-- start of Entries supplied --
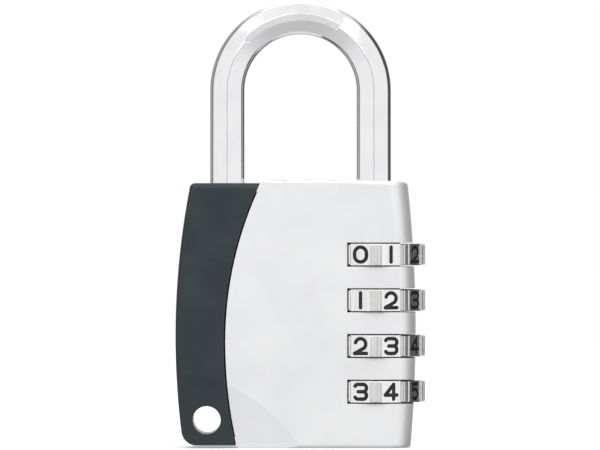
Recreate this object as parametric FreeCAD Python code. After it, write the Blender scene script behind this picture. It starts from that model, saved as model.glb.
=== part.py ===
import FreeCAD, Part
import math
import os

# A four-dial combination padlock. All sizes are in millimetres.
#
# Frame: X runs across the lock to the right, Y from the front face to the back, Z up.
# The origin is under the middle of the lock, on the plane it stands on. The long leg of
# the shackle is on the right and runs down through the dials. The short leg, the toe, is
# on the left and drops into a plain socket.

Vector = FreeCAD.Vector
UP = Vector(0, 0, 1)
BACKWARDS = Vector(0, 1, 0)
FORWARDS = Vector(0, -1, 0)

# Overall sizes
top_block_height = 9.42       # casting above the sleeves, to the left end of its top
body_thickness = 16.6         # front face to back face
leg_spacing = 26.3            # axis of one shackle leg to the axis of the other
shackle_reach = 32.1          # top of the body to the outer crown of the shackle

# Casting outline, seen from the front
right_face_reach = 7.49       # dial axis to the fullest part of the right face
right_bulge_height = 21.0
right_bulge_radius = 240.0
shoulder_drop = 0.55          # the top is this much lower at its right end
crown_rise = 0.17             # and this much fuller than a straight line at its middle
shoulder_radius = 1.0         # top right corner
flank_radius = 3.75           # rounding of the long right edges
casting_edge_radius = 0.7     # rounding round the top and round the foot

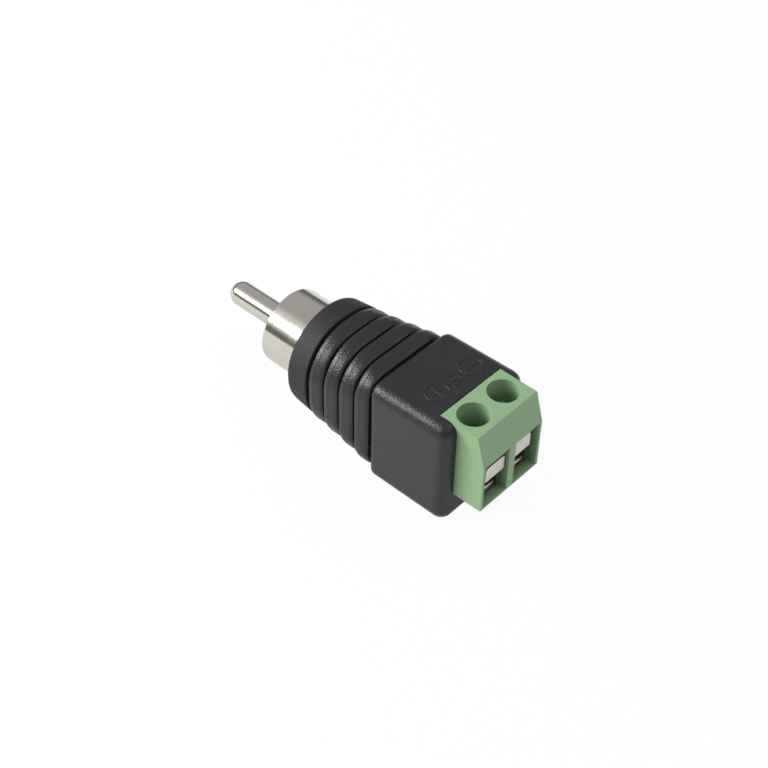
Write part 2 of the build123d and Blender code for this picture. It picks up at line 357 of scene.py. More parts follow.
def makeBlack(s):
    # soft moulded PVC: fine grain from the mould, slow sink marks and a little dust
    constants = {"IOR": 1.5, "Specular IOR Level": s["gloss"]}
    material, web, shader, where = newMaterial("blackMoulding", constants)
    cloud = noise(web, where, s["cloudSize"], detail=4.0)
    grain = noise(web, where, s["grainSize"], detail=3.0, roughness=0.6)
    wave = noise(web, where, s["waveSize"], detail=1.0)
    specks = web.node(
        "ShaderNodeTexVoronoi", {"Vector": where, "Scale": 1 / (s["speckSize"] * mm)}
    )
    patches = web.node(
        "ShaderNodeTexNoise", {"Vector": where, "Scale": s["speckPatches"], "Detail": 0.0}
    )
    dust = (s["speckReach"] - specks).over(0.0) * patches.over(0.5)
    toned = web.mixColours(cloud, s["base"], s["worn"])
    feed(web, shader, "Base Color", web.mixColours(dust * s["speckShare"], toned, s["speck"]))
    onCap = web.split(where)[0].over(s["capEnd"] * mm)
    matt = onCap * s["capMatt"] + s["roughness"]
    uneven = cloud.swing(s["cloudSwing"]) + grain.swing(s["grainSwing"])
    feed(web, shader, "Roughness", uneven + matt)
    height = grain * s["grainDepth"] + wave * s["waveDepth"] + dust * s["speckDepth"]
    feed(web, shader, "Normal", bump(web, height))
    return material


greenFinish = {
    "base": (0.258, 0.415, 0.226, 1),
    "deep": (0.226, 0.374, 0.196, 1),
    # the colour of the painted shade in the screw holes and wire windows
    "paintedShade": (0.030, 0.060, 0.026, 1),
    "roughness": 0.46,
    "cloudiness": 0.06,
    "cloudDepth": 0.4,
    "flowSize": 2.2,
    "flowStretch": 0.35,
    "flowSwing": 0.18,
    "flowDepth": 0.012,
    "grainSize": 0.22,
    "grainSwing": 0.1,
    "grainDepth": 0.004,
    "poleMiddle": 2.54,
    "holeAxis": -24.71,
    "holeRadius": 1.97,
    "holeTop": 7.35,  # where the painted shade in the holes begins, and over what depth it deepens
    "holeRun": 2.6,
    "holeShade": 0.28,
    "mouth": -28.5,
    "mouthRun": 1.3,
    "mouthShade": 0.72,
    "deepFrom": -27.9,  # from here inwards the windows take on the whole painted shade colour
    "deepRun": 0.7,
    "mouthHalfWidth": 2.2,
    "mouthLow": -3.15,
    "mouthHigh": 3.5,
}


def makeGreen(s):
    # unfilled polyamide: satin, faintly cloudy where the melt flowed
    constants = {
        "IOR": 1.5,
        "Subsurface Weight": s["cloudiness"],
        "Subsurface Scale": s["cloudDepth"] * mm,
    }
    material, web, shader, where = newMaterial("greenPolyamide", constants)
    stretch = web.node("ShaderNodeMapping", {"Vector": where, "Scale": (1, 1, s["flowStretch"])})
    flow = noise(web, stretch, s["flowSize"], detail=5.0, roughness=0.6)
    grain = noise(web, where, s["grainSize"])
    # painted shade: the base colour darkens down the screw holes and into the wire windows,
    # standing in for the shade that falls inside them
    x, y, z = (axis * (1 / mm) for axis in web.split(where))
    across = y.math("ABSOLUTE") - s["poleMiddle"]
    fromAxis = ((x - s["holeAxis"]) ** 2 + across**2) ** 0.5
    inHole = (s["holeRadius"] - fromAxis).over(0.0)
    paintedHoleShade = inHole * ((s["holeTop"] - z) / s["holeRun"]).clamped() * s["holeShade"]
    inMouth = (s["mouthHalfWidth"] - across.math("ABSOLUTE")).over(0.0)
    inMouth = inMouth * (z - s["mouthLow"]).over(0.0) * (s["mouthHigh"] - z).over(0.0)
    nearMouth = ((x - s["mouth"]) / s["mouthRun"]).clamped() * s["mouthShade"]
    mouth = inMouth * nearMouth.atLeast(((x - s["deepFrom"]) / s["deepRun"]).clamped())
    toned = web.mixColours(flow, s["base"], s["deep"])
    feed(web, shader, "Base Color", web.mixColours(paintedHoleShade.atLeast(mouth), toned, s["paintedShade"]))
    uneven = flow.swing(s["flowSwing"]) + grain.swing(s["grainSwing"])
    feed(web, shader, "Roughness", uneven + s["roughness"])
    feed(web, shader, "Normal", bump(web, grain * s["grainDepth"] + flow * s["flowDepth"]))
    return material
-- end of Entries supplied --
▸ Written exercise: Up to and including the line with "shackle_reach = 32.1", print every line of the records from the start.

▸ Result for this task:
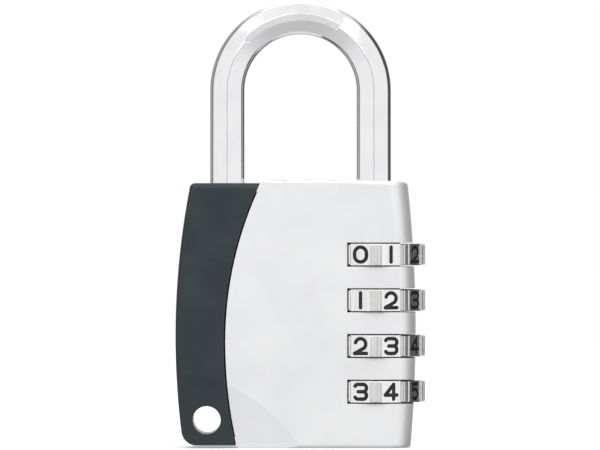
Recreate this object as parametric FreeCAD Python code. After it, write the Blender scene script behind this picture. It starts from that model, saved as model.glb.
=== part.py ===
import FreeCAD, Part
import math
import os

# A four-dial combination padlock. All sizes are in millimetres.
#
# Frame: X runs across the lock to the right, Y from the front face to the back, Z up.
# The origin is under the middle of the lock, on the plane it stands on. The long leg of
# the shackle is on the right and runs down through the dials. The short leg, the toe, is
# on the left and drops into a plain socket.

Vector = FreeCAD.Vector
UP = Vector(0, 0, 1)
BACKWARDS = Vector(0, 1, 0)
FORWARDS = Vector(0, -1, 0)

# Overall sizes
top_block_height = 9.42       # casting above the sleeves, to the left end of its top
body_thickness = 16.6         # front face to back face
leg_spacing = 26.3            # axis of one shackle leg to the axis of the other
shackle_reach = 32.1          # top of the body to the outer crown of the shackle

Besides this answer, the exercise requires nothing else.